→ TASK BRIEF
Copy down all of the data underneath, exactly as shown.

→ SOURCE DATA
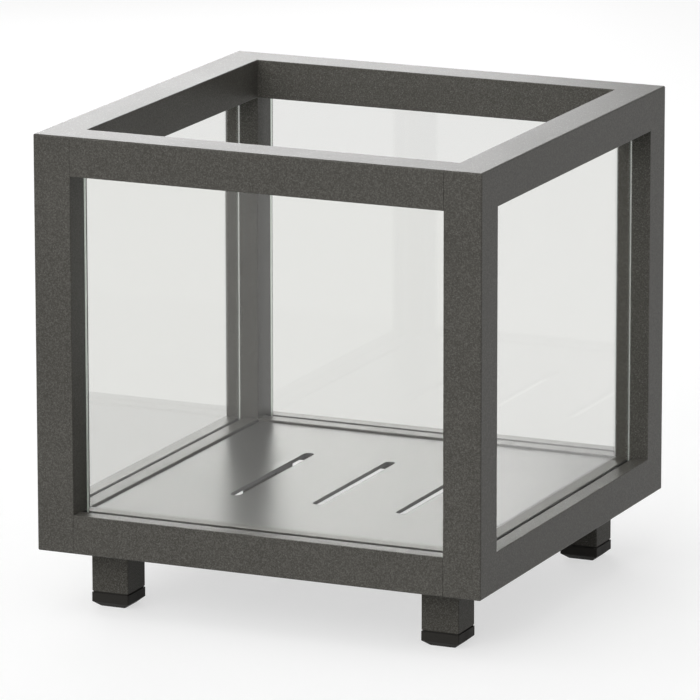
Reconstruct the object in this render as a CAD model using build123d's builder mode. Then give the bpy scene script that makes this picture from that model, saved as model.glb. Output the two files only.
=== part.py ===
from build123d import *
import os

os.makedirs("parts", exist_ok=True)

# Open-topped glass lantern on four short legs, in millimetres.
# The origin is on the floor under the middle of the lantern, +X to its right, +Y to its back, +Z up.

# Frame of square tube
frame_width = 300.0
frame_depth = 300.0
frame_height = 265.0
tube_size = 25.0
tube_wall = 1.8
frame_edge_radius = 1.0
tube_edge_radius = 0.5
end_plate_thickness = 2.0
drain_hole_diameter = 6.0

# Glazing grooves of the rails, measured from the tube's outer face
groove_centre = 12.5
groove_width = 5.0
groove_wall = 1.4
lower_groove_depth = 6.5

# Panes, pushed up into the deep upper groove and let down into the lower one, clear of the posts
glass_thickness = 3.0
glass_arris = 0.4
pane_side_gap = 4.0
pane_upper_bite = 9.0
pane_lift_clearance = 0.5
seal_base = 1.2
seal_recess = 0.5

# Base plate, dropped in between the bottom rails
plate_thickness = 2.5
plate_gap = 1.5
plate_recess = 1.2
plate_corner_radius = 3.0
plate_edge_radius = 0.4
slot_count = 3
slot_pitch = 57.0
slot_length = 118.0
slot_width = 7.0

# Legs and their push-in foot caps
leg_height = 40.0
leg_size = 25.0
leg_wall = 1.8
leg_edge_radius = 0.8
cap_size = 25.4
cap_height = 10.3
cap_bevel_height = 3.4
cap_bevel_inset = 4.2
cap_edge_radius = 0.9
cap_neck_height = 1.0
cap_neck_inset = 0.7
stem_height = 12.0
stem_wall = 2.0
stem_clearance = 0.8
rib_count = 3
rib_thickness = 1.0
rib_clearance = 0.1

# Levels and places that follow from the sizes above
frame_bottom = leg_height
frame_top = frame_bottom + frame_height
frame_middle = frame_bottom + frame_height / 2
post_x = frame_width / 2 - tube_size / 2
post_y = frame_depth / 2 - tube_size / 2
top_rail_z = frame_top - tube_size / 2
bottom_rail_z = frame_bottom + tube_size / 2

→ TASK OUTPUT
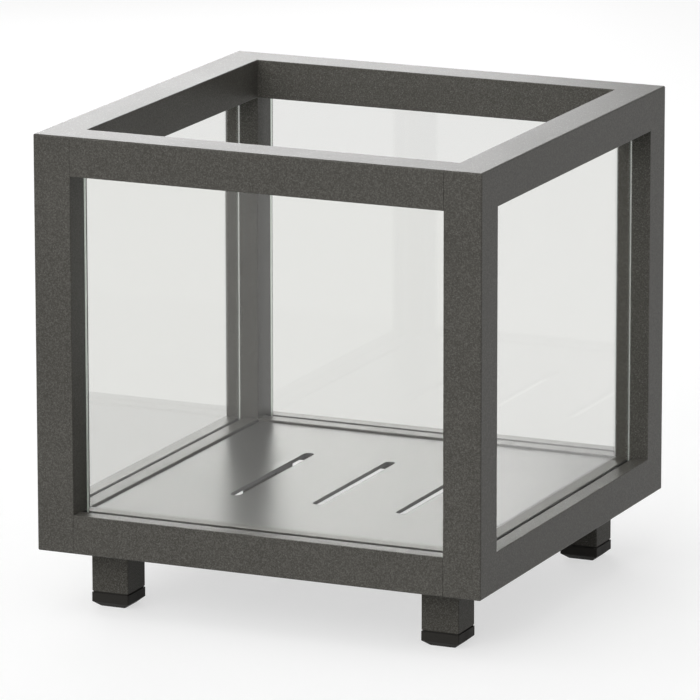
Reconstruct the object in this render as a CAD model using build123d's builder mode. Then give the bpy scene script that makes this picture from that model, saved as model.glb. Output the two files only.
=== part.py ===
from build123d import *
import os

os.makedirs("parts", exist_ok=True)

# Open-topped glass lantern on four short legs, in millimetres.
# The origin is on the floor under the middle of the lantern, +X to its right, +Y to its back, +Z up.

# Frame of square tube
frame_width = 300.0
frame_depth = 300.0
frame_height = 265.0
tube_size = 25.0
tube_wall = 1.8
frame_edge_radius = 1.0
tube_edge_radius = 0.5
end_plate_thickness = 2.0
drain_hole_diameter = 6.0

# Glazing grooves of the rails, measured from the tube's outer face
groove_centre = 12.5
groove_width = 5.0
groove_wall = 1.4
lower_groove_depth = 6.5

# Panes, pushed up into the deep upper groove and let down into the lower one, clear of the posts
glass_thickness = 3.0
glass_arris = 0.4
pane_side_gap = 4.0
pane_upper_bite = 9.0
pane_lift_clearance = 0.5
seal_base = 1.2
seal_recess = 0.5

# Base plate, dropped in between the bottom rails
plate_thickness = 2.5
plate_gap = 1.5
plate_recess = 1.2
plate_corner_radius = 3.0
plate_edge_radius = 0.4
slot_count = 3
slot_pitch = 57.0
slot_length = 118.0
slot_width = 7.0

# Legs and their push-in foot caps
leg_height = 40.0
leg_size = 25.0
leg_wall = 1.8
leg_edge_radius = 0.8
cap_size = 25.4
cap_height = 10.3
cap_bevel_height = 3.4
cap_bevel_inset = 4.2
cap_edge_radius = 0.9
cap_neck_height = 1.0
cap_neck_inset = 0.7
stem_height = 12.0
stem_wall = 2.0
stem_clearance = 0.8
rib_count = 3
rib_thickness = 1.0
rib_clearance = 0.1

# Levels and places that follow from the sizes above
frame_bottom = leg_height
frame_top = frame_bottom + frame_height
frame_middle = frame_bottom + frame_height / 2
post_x = frame_width / 2 - tube_size / 2
post_y = frame_depth / 2 - tube_size / 2
top_rail_z = frame_top - tube_size / 2
bottom_rail_z = frame_bottom + tube_size / 2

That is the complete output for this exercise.